Long doors, a fully electric adjustable interior and a sensible seat height mean there's little trouble accessing the front of the IS250C. The rear is reasonably simple to get into as well, thanks to a decent sized portal and motorised folding seats. Getting out of the rear is more arduous a task, however.
Stereo and ICE (In car entertainment)
Both trim levels come with a premium eight-speaker audio set-up which is extremely impressive in terms of sound quality and ease of use. The more expensive SE-L variant adds a built-in navigation system to the arrangement. Reasonably sophisticated and simple to operate, it also brings Bluetooth and a rear view camera. All models get a six-disc changer and USB input, but real music fans can upgrade to the 12-speaker Mark Levinson 5.1 surround sound system at additional cost.
Colours and trim
The IS250C is quite a colour sensitive model and looks particularly good in lighter shades. In keeping with the car's executive positioning a range of metallic paint options is available. Interior trim is very luxurious with high quality leather for the seats and neat touches such as illuminated, embossed sill plates. The only let-down is that some of the interior knobs, switches and plastics don't meet the standards set by the rest of the car.

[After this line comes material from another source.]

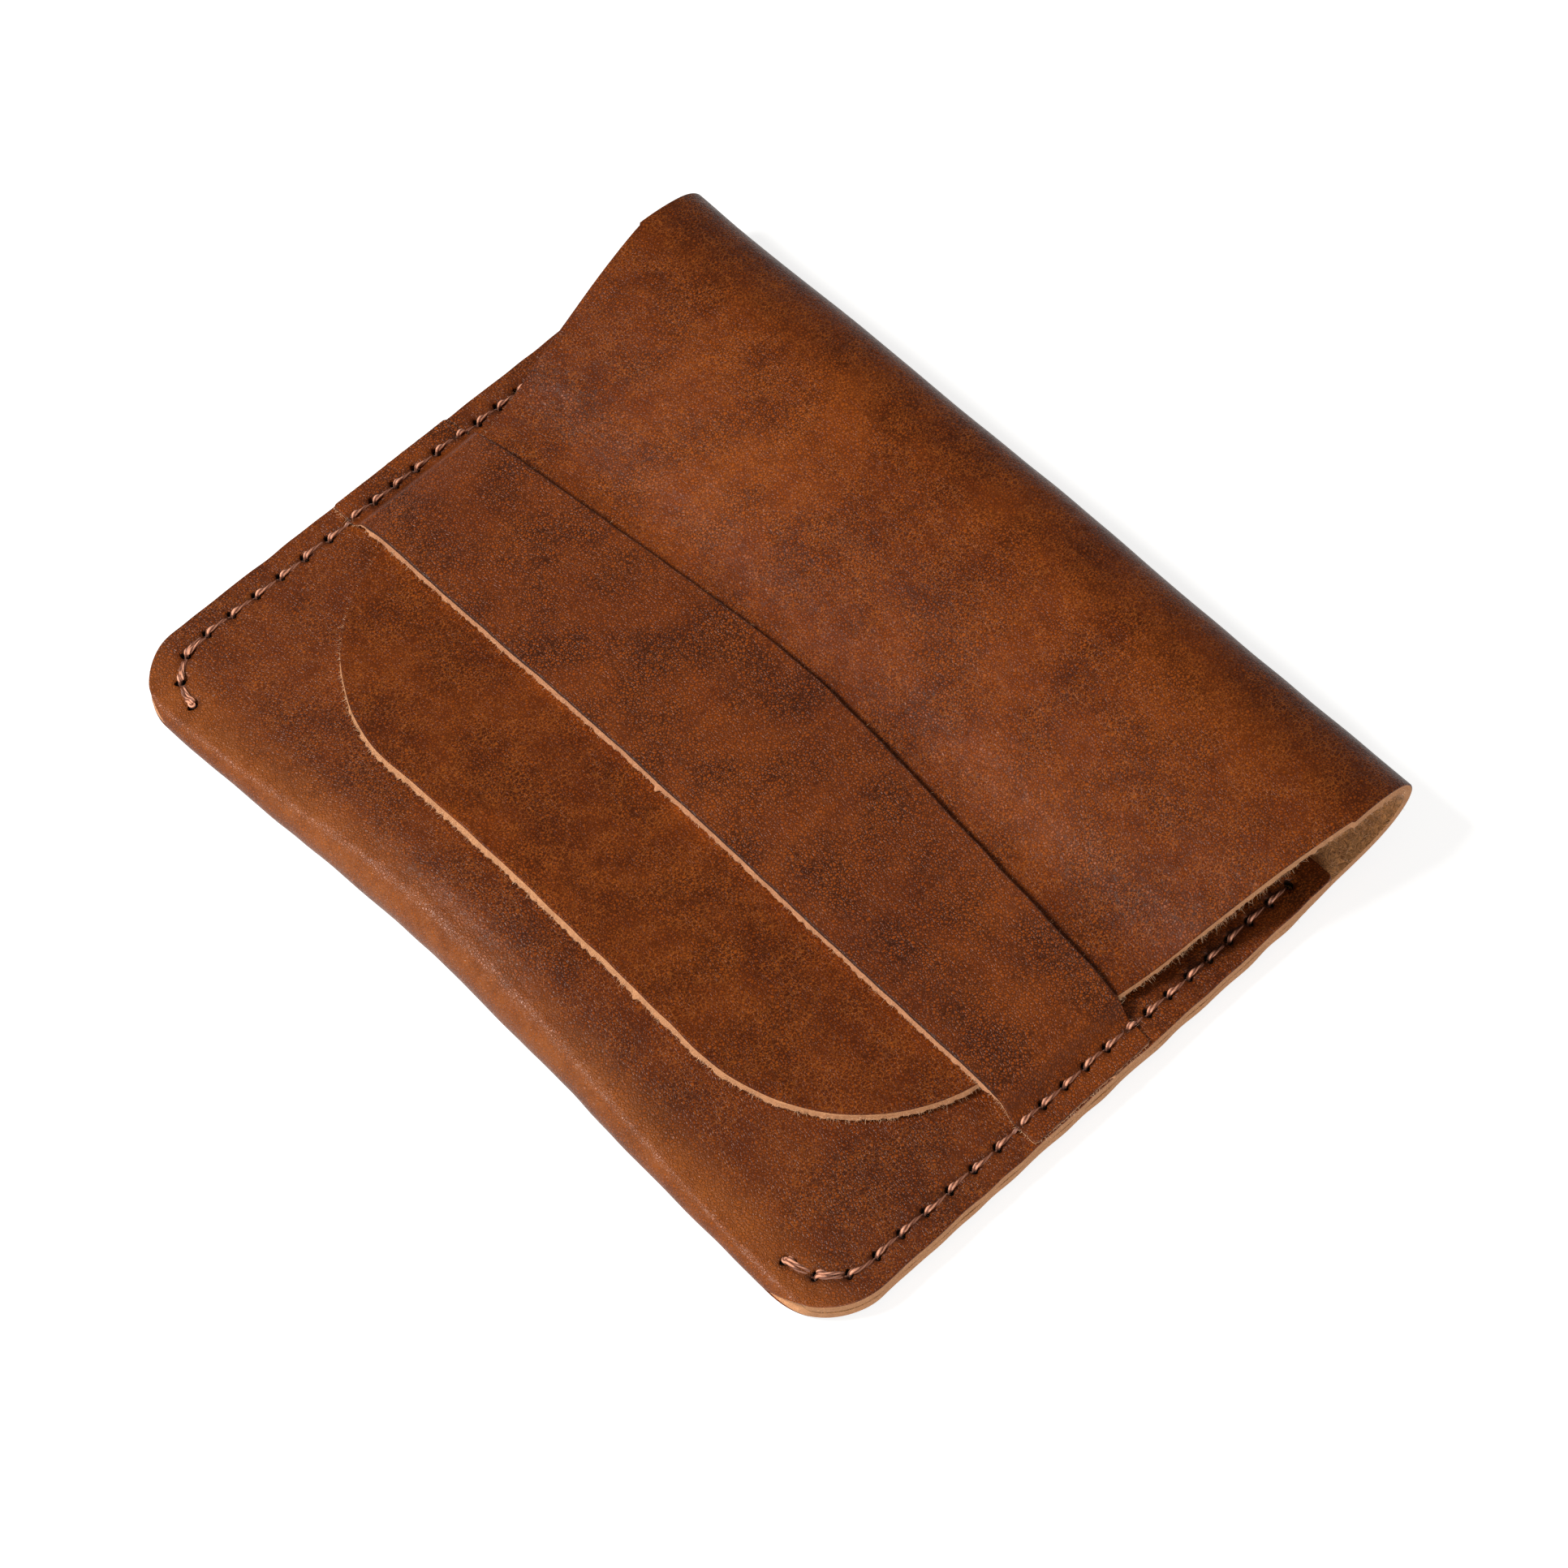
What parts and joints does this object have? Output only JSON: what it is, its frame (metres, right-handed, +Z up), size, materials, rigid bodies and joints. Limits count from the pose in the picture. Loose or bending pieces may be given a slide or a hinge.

Clearly, parking is made considerably easier by the rear view camera, but without it and with the roof in place, reversing is more of an issue due to poor visibility directly out of the tiny rear window. The view over the shoulder is good, but for genuinely hassle-free parking you'll need to opt for the camera or drop the roof.
Tyre repair kit fitted as standard.
Petrol engine options - 2.5-litre (205bhp); 5.0-litre (417bhp). Diesel engine options - 2.2-litre (175bhp). Transmission options: six-speed manual gearbox, six-speed automatic gearbox, eight-speed automatic gearbox. Trim levels: SE, SE-I, SE-L, F.